I don’t mean traders in the high frequency sense, or even in the day trading sense. I mean they are traders because they invest for the future but can’t see beyond a few quarters, if that, so they have to get out of positions.
These traditional investors almost always have stop-loss orders down, or at least have stop-loss levels in mind as part of their investment “plans.” A lot of them now use profit targets, too.
That hardly ever happened traditionally. Investors invested. They were buy-and-hold believers in a brighter future where, over time, assets appreciated, and they stuck with them.
Not any more.
You can’t do that unless you have nerves of steel, tons of capital, and a generational approach to holding your positions. Even then, I say, good luck with that.
So, from the perspective of psychology, if it’s not safe to be an investor, but being in the markets is still a tremendous wealth-generating endeavor, trading will remain the tail wagging the old dog.
For me, that’s all well and good. I’m a trader. I always have been. Sure, I used to have a bunch of long-term investments that I expected to always weather short-term trading and fluctuating economic cycles. But those all ended up being a 50/50 proposition. Meaning I lost on about half of those investments and made money on the other half. I’m talking about maybe eight positions that I’d keep on the books for years.
Not any more. Why? Now I use that capital to trade bigger positions, because holding a diversified (I’m not including the few mutual funds that I used to own, that I jettisoned a long time ago) portfolio, even a well constructed, concentrated one, didn’t work out.
My point is, think about how you look at the markets. Ask yourself if you are an investor or a trader. Ask yourself how much time you have, how much capital you have, and what kind of constitution you have… and do the math yourself.
The other thing that’s broken that’s really huge – as in hundreds of trillions of dollars worth of huge – is the credit default swaps market.
Credit default swaps are nothing more than over-the-counter (there’s no real exchange, these are essentially bilateral contracts) insurance policies on pools of underlying assets.
Greek sovereign debt is exactly where I want to go with this. If you are an investor (then you’re probably being dishonest) or a trader (more likely) who bought Greek government bonds (hopefully you’re not Jon Corzine), chances are, you’re loving the yield but scared as all get-out about the risk.
Say you’re a big trader, say you’re one of the hundreds of European banks that bought Greek bonds, maybe you’re even the European Central Bank (ECB), and you’ve been buying Greek bonds to prop up that market.
Chances are, you would also be buying some insurance against a default on your extensive holdings.
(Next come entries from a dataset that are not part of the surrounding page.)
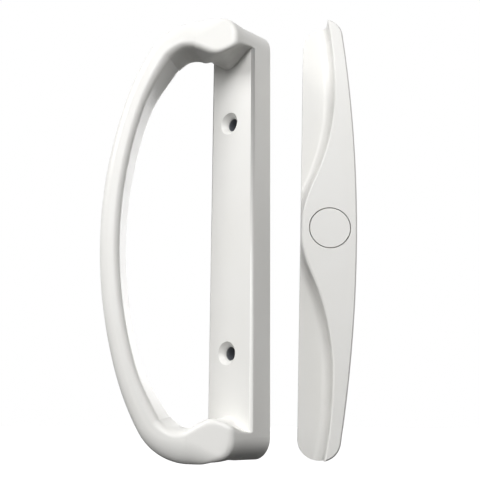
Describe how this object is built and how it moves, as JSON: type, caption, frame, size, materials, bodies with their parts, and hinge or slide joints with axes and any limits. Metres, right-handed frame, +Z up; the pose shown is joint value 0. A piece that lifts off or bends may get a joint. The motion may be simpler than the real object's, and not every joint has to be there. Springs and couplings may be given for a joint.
{
  "type": "sliding patio door handle set",
  "caption": "Handle set for a sliding patio door: flat base plate with a leaning D grip, and a narrow outside finger pull with a blanked key cylinder hole.",
  "frame": {"origin": "middle of the inside handle's two screw holes, on the door face that its base plate lies against", "axes": "+X right along the door face, +Y back into the door, +Z up along the base plate"},
  "size_m": [0.0835, 0.0902, 0.1929],
  "materials": {
    "handle_paint": "satin white powder coat on die-cast zinc",
    "pull_paint": "satin white powder coat on die-cast zinc",
    "plug_paint": "satin white powder coat on a stamped blank"
  },
  "bodies": {
    "root": {"inside_handle": "handle_paint", "outside_pull": "pull_paint", "cylinder_hole_plug": "plug_paint"}
  },
  "joints": []
}
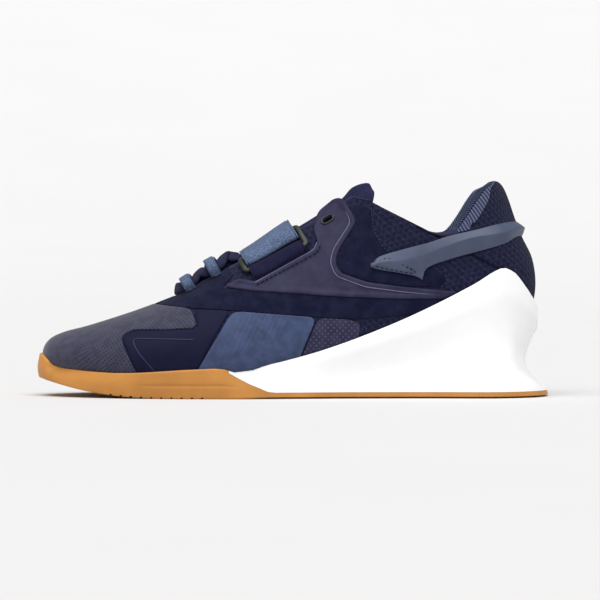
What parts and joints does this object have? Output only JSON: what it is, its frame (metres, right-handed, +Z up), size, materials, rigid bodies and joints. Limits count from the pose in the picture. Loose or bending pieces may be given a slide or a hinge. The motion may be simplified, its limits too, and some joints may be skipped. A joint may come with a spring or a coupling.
{
  "type": "weightlifting shoe",
  "caption": "Left weightlifting shoe with a low knit upper, rubber forefoot sole, tall rigid heel wedge, instep strap with ring, laces and a heel band.",
  "frame": {"origin": "on the floor plane, halfway along the sole and on the line of the heel's middle", "axes": "+X from toe to heel, +Y towards the inner side of the foot, +Z up from the floor"},
  "size_m": [0.3, 0.1054, 0.1285],
  "materials": {
    "gum_rubber": "satin gum rubber",
    "white_plastic": "smooth moulded plastic",
    "navy_textile": "matte woven textile",
    "foam": "matte foam under textile",
    "grey_microfibre": "matte perforated microfibre",
    "navy_film": "matte film",
    "slate_film": "satin film with fine ribs",
    "mauve_film": "satin film",
    "slate_rubber": "satin moulded rubber",
    "slate_webbing": "woven webbing",
    "ring_plastic": "satin moulded plastic",
    "navy_webbing": "woven webbing and lace"
  },
  "bodies": {
    "root": {"outsole": "gum_rubber", "midsole": "white_plastic", "upper": "navy_textile", "insole": "foam", "tongue": "navy_textile", "toe_cap": "grey_microfibre", "vamp": "navy_textile", "flank_lateral": "navy_film", "flank_medial": "navy_film", "saddle_lateral": "slate_film", "saddle_medial": "slate_film", "quarter_lateral": "mauve_film", "quarter_medial": "mauve_film", "heel_band": "slate_rubber", "strap": "slate_webbing", "strap_ring": "ring_plastic", "strap_webbing": "navy_webbing", "lace_loop_lateral_1": "slate_webbing", "lace_loop_lateral_2": "slate_webbing", "lace_loop_medial_1": "slate_webbing", "lace_loop_medial_2": "slate_webbing", "laces": "navy_webbing"}
  },
  "joints": []
}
Chances are you didn’t buy your insurance from Allstate (AIG, maybe). No, you didn’t because insurance companies (AIG is another story) don’t sell insurance on sovereign debts.
But other banks do sell that insurance, hedge funds sell that insurance. You can buy insurance in the form of credit default swaps.
Now you can sleep at night, right?
No. You just woke up to the worst nightmare you’ve ever had. Only it’s not a dream.
I’m not going to complicate this (although it is complicated). The short version is that the insurance you bought and paid for isn’t worth the paper it’s written on.
The last deal proposed to bail out Greece called for creditors (buyers) who hold Greece’s debts to take a 50% haircut. And they were being asked to do that “voluntarily” as in, “please” do it. That means they were being asked to swap the bonds they held, which they expected to get 100 cents on the dollar for (eventually) and replace them with new bonds that they would only get paid 50 cents on the dollar for, when they mature.
Investors, make that traders (think “banks”), would lose half their money. But, they weren’t all that worried because they had insurance. They had bought all these CDS deals.
They were going to be made whole when they got paid off on the insurance they bought.
Well, wouldn’t you know it. That ain’t gonna happen now.
The ISDA, the association that makes the rules that all the CDS players abide by, has said that technically, because Greek holders were voluntarily asked to haircut their holdings by 50%, that’s not a default, and the insurance is no good. You can’t collect.
Two things are extraordinarily frightening here.
What is really going to happen to the balance sheets of all those banks that bought CDS insurance and marked their books like they were all good and comfy because they had insurance? What accounting horror stories are buried deep in the bowels of banks’ books? How much capital will they really need if they have been fake-marking their exposure because they said they were “insured” and would be made whole?
Second, what’s the value of CDS insurance now on any underlying holdings of any bonds or debts (think Italy!) if it’s here today, gone tomorrow?
If I’m an investor (sorry) or a trader, and I want to buy Italian bonds but don’t want the risk, just the other day I would have bought CDS on my Italian bonds.
Today, I don’t trust the sanctity of my bilateral insurance contract, so I won’t waste my money buying any more CDS.
What I will do is demand a heck of a lot more interest from Italy to buy their bonds, since I’m at open risk of their defaulting.
Let’s see, what will it take for Italy to sell its bonds now?
Oh, this is not going to be good for Europe…
Markets are broken. Welcome to the brave new world of volatility squared.